The intimate link between MAPK p38 and TTP provides an elegant system for fine-tuning inflammatory responses, in terms of both the strength of response to challenge and the precise timing of on- and off-switches. The physiological significance of this mechanism is well illustrated by the dramatic inflammation-resistant phenotype arising from substitution of just two amino acids of endogenous TTP (McGuire et al., 2016, O'Neil et al., 2017, Ross et al., 2017, Ross et al., 2015, Smallie et al., 2015, Tang et al., 2017). At least in principle, this mechanism of control of inflammatory responses appears to be tractable as a novel therapeutic target (Rahman et al., 2016, Ross et al., 2017).

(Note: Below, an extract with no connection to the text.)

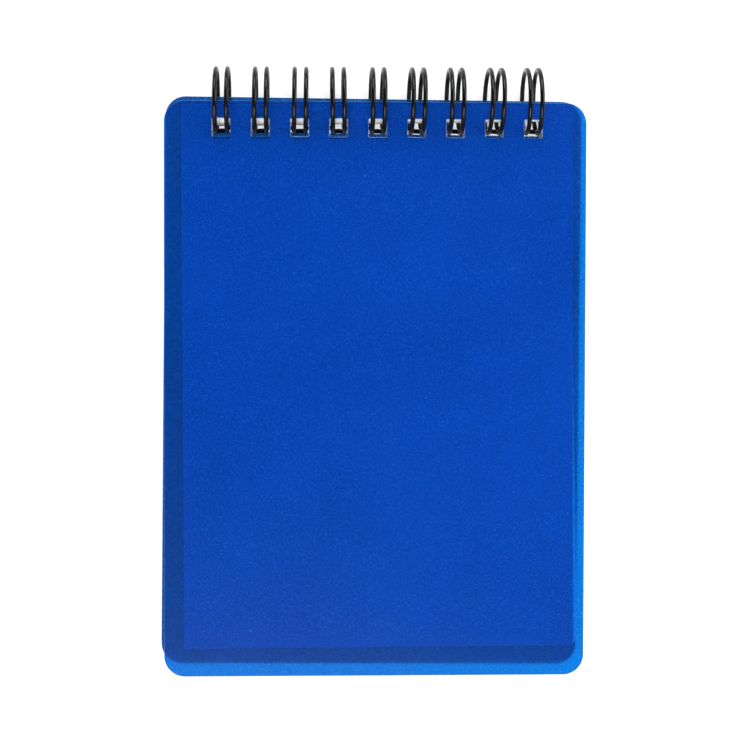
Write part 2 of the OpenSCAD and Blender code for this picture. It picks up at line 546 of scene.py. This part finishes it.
def make_floor():
    mesh = bpy.data.meshes.new("floor")
    bm = bmesh.new()
    bmesh.ops.create_grid(bm, x_segments=2, y_segments=2, size=FLOOR_SIZE)
    bm.to_mesh(mesh)
    bm.free()
    mat, nt, shader = new_material("pale_floor")
    shader.inputs["Base Color"].default_value = (FLOOR_GREY, FLOOR_GREY, FLOOR_GREY, 1)
    shader.inputs["Roughness"].default_value = 0.9
    shader.inputs["Specular IOR Level"].default_value = 0.1
    shader.inputs["Emission Color"].default_value = (1, 1, 1, 1)
    shader.inputs["Emission Strength"].default_value = FLOOR_GLOW
    mesh.materials.append(mat)
    floor = bpy.data.objects.new("floor", mesh)
    bpy.context.collection.objects.link(floor)


def area_light(name, place, aim, size, power):
    data = bpy.data.lights.new(name, "AREA")
    data.shape = "SQUARE"
    data.size = size
    data.energy = power
    light = bpy.data.objects.new(name, data)
    bpy.context.collection.objects.link(light)
    light.location = place
    light.rotation_euler = (Vector(aim) - Vector(place)).to_track_quat("-Z", "Y").to_euler()


def studio_world():
    """Soft light, strongest from the notebook's two ends, with a dark cap behind the camera."""
    world = bpy.data.worlds.new("studio")
    world.use_nodes = True
    nt = world.node_tree
    coords = nt.nodes.new("ShaderNodeTexCoord").outputs["Generated"]
    dot = nt.nodes.new("ShaderNodeVectorMath")
    dot.operation = "DOT_PRODUCT"
    dot.inputs[1].default_value = Vector(CAP_AXIS).normalized()
    nt.links.new(coords, dot.inputs[0])
    rim, core = (math.cos(math.radians(a)) for a in (CAP_OUTER, CAP_INNER))
    lit = remap(nt, dot.outputs["Value"], rim, core, 1, 0)
    parts = nt.nodes.new("ShaderNodeSeparateXYZ")
    nt.links.new(coords, parts.inputs[0])
    towards_ends = math_node(nt, "ABSOLUTE", parts.outputs["Y"])
    ends = remap(nt, towards_ends, 0.4, 0.7, WORLD_SIDES, WORLD_ENDS)
    nt.links.new(math_node(nt, "MULTIPLY", lit, ends), nt.nodes["Background"].inputs["Strength"])
    nt.nodes["Background"].inputs["Color"].default_value = (1, 1, 1, 1)
    bpy.context.scene.world = world


make_floor()
studio_world()


middle = (cad_low + cad_high) / 2
for name, place, size, power in LIGHTS:
    area_light(name, place, middle, size, power)

camera_data = bpy.data.cameras.new("camera")
camera = bpy.data.objects.new("camera", camera_data)
bpy.context.collection.objects.link(camera)
camera_data.sensor_width = 36
camera_data.lens = CAMERA_LENS
camera.location = CAMERA_PLACE
camera.rotation_euler = [math.radians(a) for a in CAMERA_TURN]
camera_data.shift_x, camera_data.shift_y = CAMERA_SHIFT
camera_data.clip_start = 0.01
bpy.context.scene.camera = camera
bpy.context.scene.view_settings.view_transform = "Standard"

We lack space for discussion of other interesting matters such as the relationship between the MAPK p38 dependent phosphorylations and other phosphorylations of TTP (Clark and Dean, 2016), or the relationship between the turnover of TTP protein and that of its mRNA targets (Brooks, 2010). Phosphorylation of TTP clearly influences translation as well as stability of target mRNAs, which is neglected here but discussed elsewhere (Tiedje et al., 2014, Clark and Dean, 2016). The issue of timing is also too complex to do justice to here. For example, sustained inhibition of MAPK p38 depletes cells of TTP protein (Mahtani et al., 2001) and fails to destabilize target mRNAs (Tudor et al., 2009), suggesting that the timing of p38-targeting drug delivery should be explored in more detail. DUSP1-mediated negative feedback results in oscillations of MAPK p38 activity, which are required for efficient expression of inflammatory mediators (Tomida et al., 2015). It is not known whether oscillations of MAPK p38 activity influence TTP activity. Finally, the timing of stimuli that enhance DUSP1 expression is likely to be crucial (Tang et al., 2017). In vitro assays are poor at capturing the complexities of asynchronous and conflicting cell stimulations that exist in the real world. More sophisticated systems are required to explore the links between MAPK p38 and TTP in vivo.